JAKARTA, KOMPAS.com - Rencana kunjungan kerja Badan Legislasi (Baleg) Dewan Perwakilan Rakyat (DPR) ke Ekuador dan Brasil dipertanyakan.
Awalnya, kunker ini diketahui dari surat nomor LG/13489/DPR RI/IX/2021 perihal Permintaan Nama Anggota Baleg ke Luar Negeri. Surat tersebut ditujukan kepada Ketua Kelompok Fraksi (Kapoksi) Baleg DPR.
Terkait penyusunan Rancangan Undang-Undang Penghapusan Kekerasan Seksual (RUU PKS), kunker dijadwalkan pada 31 Oktober hingga 22 November 2021.

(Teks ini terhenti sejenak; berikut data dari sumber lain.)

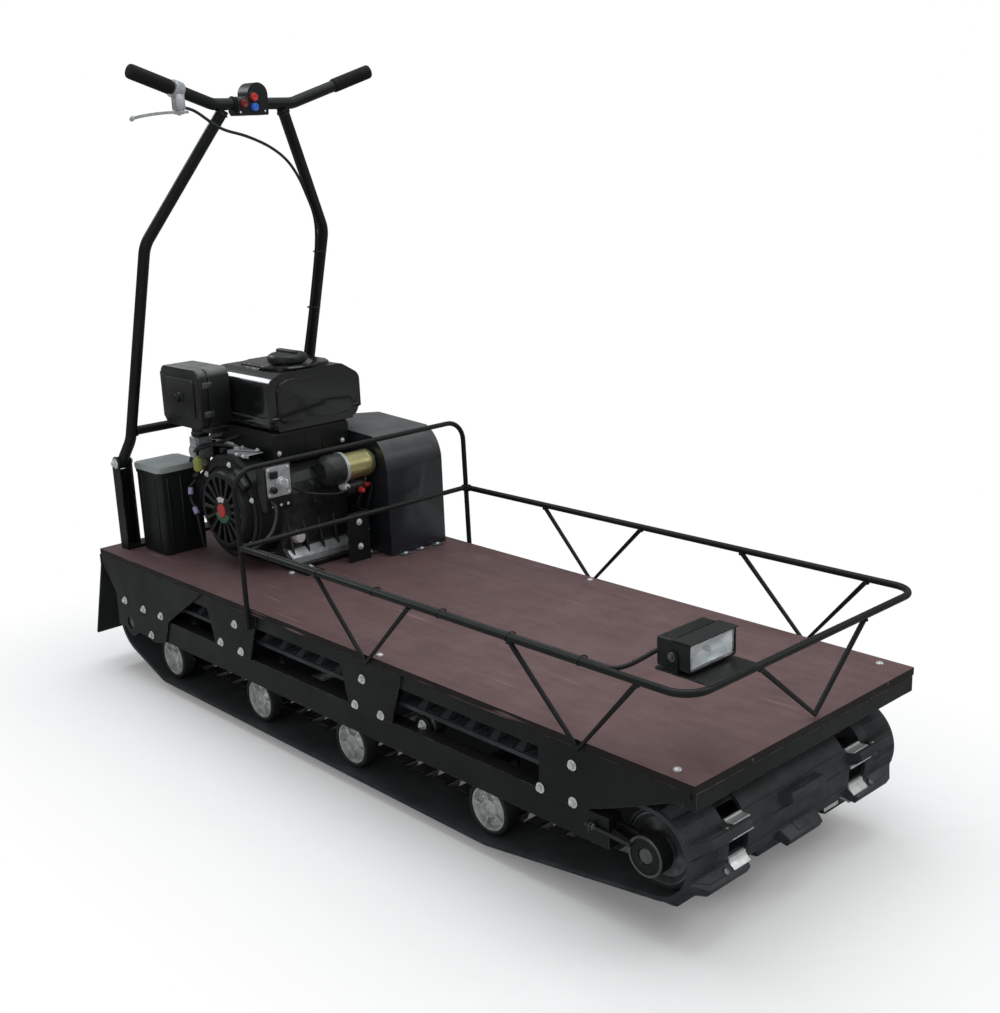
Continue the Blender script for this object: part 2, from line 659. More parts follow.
def make_beads():
    """A template repeated along curves at an even pitch, turned to the way they run."""
    tree, given, result = new_tree("beads_on_paths", "Geometry", {"Paths": "Geometry", "Template": "Object",
                                                                  "Pitch": 0.002, "Finish": "Material"},
                                   {"Mesh": "Geometry"})
    points = node(tree, "GeometryNodeCurveToPoints", {"Curve": given["Paths"],
                                                      "Length": given["Pitch"]}, mode="LENGTH")
    source = node(tree, "GeometryNodeObjectInfo", {"Object": given["Template"]}).outputs["Geometry"]
    copies = node(tree, "GeometryNodeInstanceOnPoints", {"Points": points.outputs["Points"],
                                                         "Instance": source,
                                                         "Rotation": points.outputs["Rotation"]})
    end_tree(tree, given, result, copies.outputs[0])
    return tree


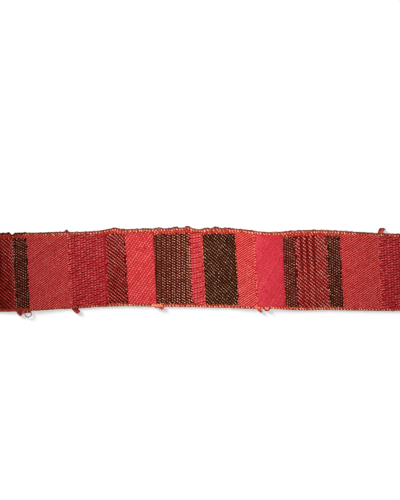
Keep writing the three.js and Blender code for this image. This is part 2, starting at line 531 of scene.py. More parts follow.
def add_uv(piece, name, u, v):
    layer = piece.data.uv_layers.get(name) or piece.data.uv_layers.new(name=name)
    layer.data.foreach_set("uv", np.stack([u, v], axis=1).astype(np.float32).ravel())


cloth.data.uv_layers[0].name = "cloth"
repeats = (in_pattern(cloth_s) - REPEAT_START) / REPEAT_LENGTH + 1
add_uv(cloth, "cloth", repeats[corner_point], (cloth_t / NOMINAL_HALF / 2 + 0.5)[corner_point])
side = 2 * row_length + 6 * BAKE_GAP
add_uv(cloth, "OFBake", bake_x / side, bake_y / side)
cloth.data.attributes.new("back", "FLOAT", "POINT").data.foreach_set("value", 1 - cloth_level)
print("bake layout, mm a side:", side, "rows end at", round(float(bake_y.max()), 1))

# %% [markdown]
# The ground colour of each block comes from one ramp over the repeat, with steps and no
# blending, because a loom changes weave from one pick to the next. The cloth's own threads
# cross in a fine plain weave, which is bump, and the colour is painted darker in the same
# pattern, as painted shade of the weave. The underside shows the other side of every
# block as long loose warps, so it has streaks along the ribbon instead of blocks.

# %% Finish the base cloth
WARP_PITCH = 0.45
WEFT_PITCH = 0.52
UPPER_SELVEDGE = 2.7
LOWER_SELVEDGE = 1.4
BACK_STREAKS = [
    (0.3, srgb(46, 14, 8)),
    (0.5, srgb(140, 40, 36)),
    (0.62, srgb(178, 92, 60)),
    (0.75, srgb(96, 26, 22)),
]

base = Finish("base_cloth", Specular_IOR_Level=0.05)
along, across = base.uv("cloth")
wobble = (base.noise(0.0012) - 0.5) * (0.7 / REPEAT_LENGTH)
ends = np.cumsum([0] + [block["run"] for block in REPEAT[:-1]]) / REPEAT_LENGTH
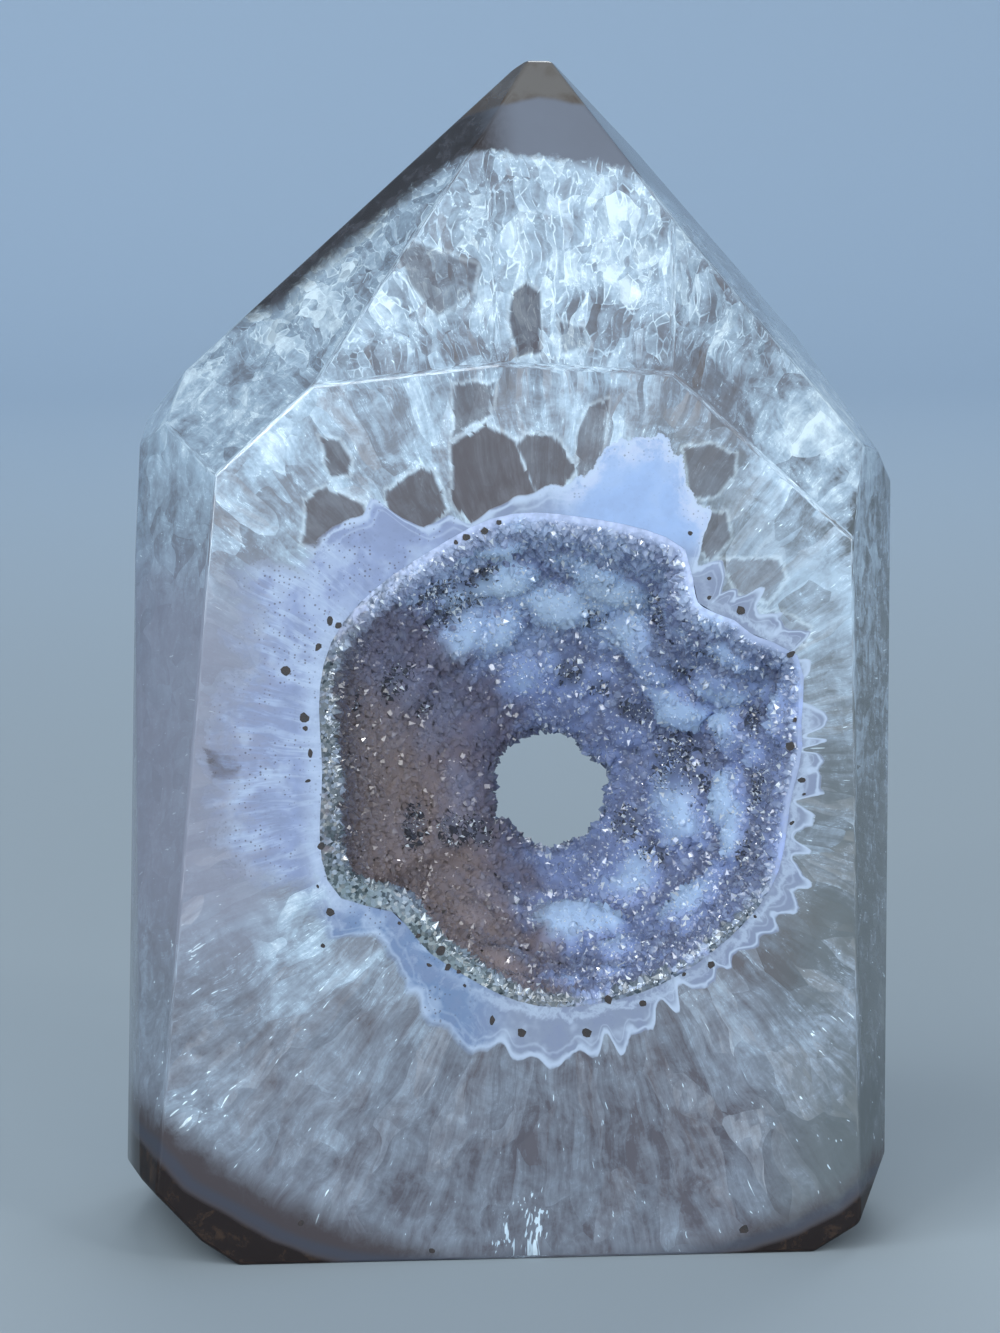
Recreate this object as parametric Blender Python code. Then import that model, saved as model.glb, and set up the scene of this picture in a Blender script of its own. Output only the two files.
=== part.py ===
"""Agate tower: a polished, free-standing point of agate and quartz, with a crystal-lined
hollow that opens in its front face and breaks through its back face as a small ragged hole.

Metres, +Z up. The broad front face looks along -Y, and the origin is on the surface that the
tower stands on, under the middle of its outline.
"""

import math
import random

import bmesh
import bpy
from mathutils import Vector

# Driving dimensions of the stone, and of the block that it is cut from
HEIGHT = 0.0998
HALF_DEPTH = 0.0185
BLANK_WIDTH = 0.090
BLANK_HEIGHT = 0.120
POLISHED_EDGE = 0.0005
FLAT_ANGLE = math.radians(0.5)

# The hollow: its middle at the front face and at the back face, and its outline in the front
# face as (direction in degrees, distance from the middle), with 0 to the right and 90 up
HOLLOW_FRONT_MIDDLE = (0.0020, 0.0415)
HOLLOW_BACK_MIDDLE = (0.0056, 0.0342)
HOLLOW_RIM = (
    (8, 0.0207), (24, 0.0222), (36, 0.0196), (49, 0.0181), (62, 0.0214), (81, 0.0212),
    (103, 0.0219), (120, 0.0214), (147, 0.0220), (180, 0.0198), (207, 0.0214), (222, 0.0181),
    (238, 0.0188), (270, 0.0201), (306, 0.0203), (330, 0.0207), (351, 0.0198),
)
# How the hollow narrows from front to back, as (y, share of the rim's size): a bowl, a short
# neck through the thin back wall, and a slight flare behind it
HOLLOW_PROFILE = (
    (-0.0185, 1.00), (-0.0125, 0.985), (-0.0060, 0.93), (0.0010, 0.83), (0.0065, 0.68),
    (0.0105, 0.50), (0.0128, 0.36), (0.0145, 0.295), (0.0165, 0.288), (0.0185, 0.315),
)
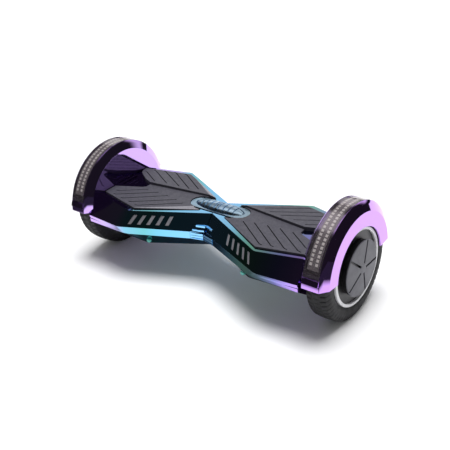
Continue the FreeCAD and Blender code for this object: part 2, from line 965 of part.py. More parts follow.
def make_axle_clamp():
    body = new_body()
    base = sketch(body, offset=D.frame_top)
    polygon(base, [(201, -25), (235, -25), (235, 25), (201, 25)])
    pad(body, base, 6)
    crown = sketch(body, offset=D.frame_top)
    polygon(crown, [(201, -13), (235, -13), (235, 13), (201, 13)])
    pad(body, crown, 13)
    doc.recompute()
    groove = sketch(body, "YZ_Plane", 190)
    circle(groove, 0, D.axle_height, D.axle_radius)
    pocket(body, groove, 60, True)
    holes = sketch(body, offset=D.frame_top + 7)
    for x, y in BOLT_PLACES:
        circle(holes, x, y, 3.2)
    pocket(body, holes, 9)
    doc.recompute()
    return body


def make_bolts():
    bolts = []
    for x, y in BOLT_PLACES:
        head = rod((x, y, D.frame_top + 6), 4, 4.6, UPRIGHT)
        shank = rod((x, y, D.frame_top - 8), 15, 2.9, UPRIGHT)
        bolts.append(fuse([head, shank]))
    return group(bolts)


def make_screws():
    screws = []
    for x, y in SCREW_PLACES:
        head = rod((x, y, D.belly_height + 0.1), 1.0, 3.7, UPRIGHT)
        shank = rod((x, y, D.belly_height + 0.9), 14, 1.8, UPRIGHT)
        screws.append(fuse([head, shank]))
    return group(screws)


def make_pad_sensors():
    """A switch board on the posts under each foot pad."""
    seat = D.frame_top + SENSOR_LIFT - 0.1
    boards = []
    for y in (-40, 44):
        board = box((78, y - 9, seat), (128, y + 9, seat + 1.6))
        switches = [box((x - 4, y - 4, seat + 1.5), (x + 4, y + 4, seat + 4.2)) for x in (92, 114)]
        boards.append(fuse([board] + switches))
    return group(boards)


# ---------------------------------------------------------------- hub motor wheel


def make_tyre():
    body = new_body()
    drawing = sketch(body, "XZ_Plane")
    inner = D.tyre_inner
    outer = D.tyre_outer
    radius = D.tyre_radius
    polygon(
        drawing,
        [
            (inner + 2.5, D.bead_radius),
            (inner, D.bead_radius + 8),
            (inner + 0.5, radius - 10),
            (inner + 3.5, radius - 4.2),
            (inner + 9, radius - 1.1),
            (inner + 15, radius),
            (outer - 15, radius),
            (outer - 9, radius - 1.1),
            (outer - 3.5, radius - 4.2),
            (outer - 0.5, radius - 10),
            (outer, D.bead_radius + 8),
            (outer - 2.5, D.bead_radius),
        ],
    )
    doc.recompute()
    revolve(body, drawing)
    bind_base(body, 0, 0, D.axle_height)
    doc.recompute()
    return body


def make_motor_shell():
    """The rotor drum: the tyre's seat, with the outboard end plate."""
    profile = [
        (D.tyre_inner + 3.5, D.bead_radius - 8),
        (D.tyre_inner + 3.5, D.bead_radius),
        (D.tyre_outer - 3.5, D.bead_radius),
        (D.tyre_outer - 3.5, 14.5),
        (D.tyre_outer - 12, 14.5),
        (D.tyre_outer - 12, 20),
        (D.tyre_outer - 7, 24),
        (D.tyre_outer - 7, D.bead_radius - 8),
    ]
    return turned_body(profile)


def make_motor_cover():
    """The inboard end plate, inside the drum's mouth."""
    inner = D.tyre_inner
    profile = [
        (inner + 3.5, 14.5),
        (inner + 3.5, D.bead_radius - 8),
        (inner + 7.5, D.bead_radius - 8),
        (inner + 7.5, 24),
        (inner + 11.5, 20),
        (inner + 11.5, 14.5),
    ]
    return turned_body(profile)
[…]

Baca juga: Alasan DPR Kunker ke Luar Negeri Terkait RUU PKS Dinilai Tak Relevan
Wakil Ketua DPR Lodewijk F Paulus mengatakan, kunker diperlukan agar pembahasan RUU PKS tidak mendapatkan keluhan dari publik.
Ia menyebutkan, RUU PKS merupakan salah satu regulasi yang sensitif, sehingga DPR merasa perlu memperoleh informasi sebanyak-banyaknya melalui kunjungan kerja.
"Kita tidak ingin setelah undang-undang jadi ternyata dikomplain orang, menjadi masalah karena kita tidak melakukan suatu studi banding, tidak melakukan (menerima) masukan," kata Lodewijk di Kompleks Parlemen, Jakarta, Senin (4/10/2021).
Lodewijk menuturkan, Brasil dipilih sebagai tujuan kunjungan kerja agar DPR mengetahui cara mereka mengimplementasikan undang-undang dalam mengatasi masalah kekerasan seksual.
"Kalau di sana dianggap sebagai kultur, kita kan tidak, tetapi ada sesuatu yang tentunya kita perlu petik dari bagaimana mengimplementasikan dari aspek struktur atau kelembagaan dan perundang-undangan," kata Lodewijk.
Baca juga: Baleg DPR Rencanakan Kunjungan Kerja ke Ekuador dan Brasil di Tengah Pandemi
Sementara, Ekuador dipilih karena negara tersebut merupakan negara yang mampu mengimplementasikan undang-undang antikekerasan kepada perempuan.
Menurut Lodewijk, DPR akan melihat perbedaan Brasil dan Ekuador dalam mengatasi persoalan kekerasan sesksual.
"Sehingga nantinya saat uji publik ataupun tahapan selanjutnya dari RUU ini, kita bisa betul-betul mendapatkan masukan dan kita bisa mengimplementasikan secara baik di Indonesia," ujar Lodewijk.
Politikus Partai Golkar itu menambahkan, kunjungan kerja secara langsung juga dipilih agar DPR memperoleh temuan langsung di lapangan.
Sementara, apabila studi banding dilakukan secara online, DPR hanya akan mendapatkan informasi dari data-data yang sudah disiapkan sebelumnya.
"Masukan-masukan itu yang kita harapkan didapat langsung di lapangan, tidak disiapkan ya, namanya pertemuan secara online tentunya ada keterbatasan," kata Lodewijk.
Baca juga: Ini Alasan DPR Pilih Brasil dan Ekuador Jadi Tujuan Kunker soal RUU PKS
Peneliti Forum Masyarakat Peduli Parlemen Indonesia (Formappi) Lucius Karus berpandangan, alasan DPR melakukan kunjungan kerja tidak relevan.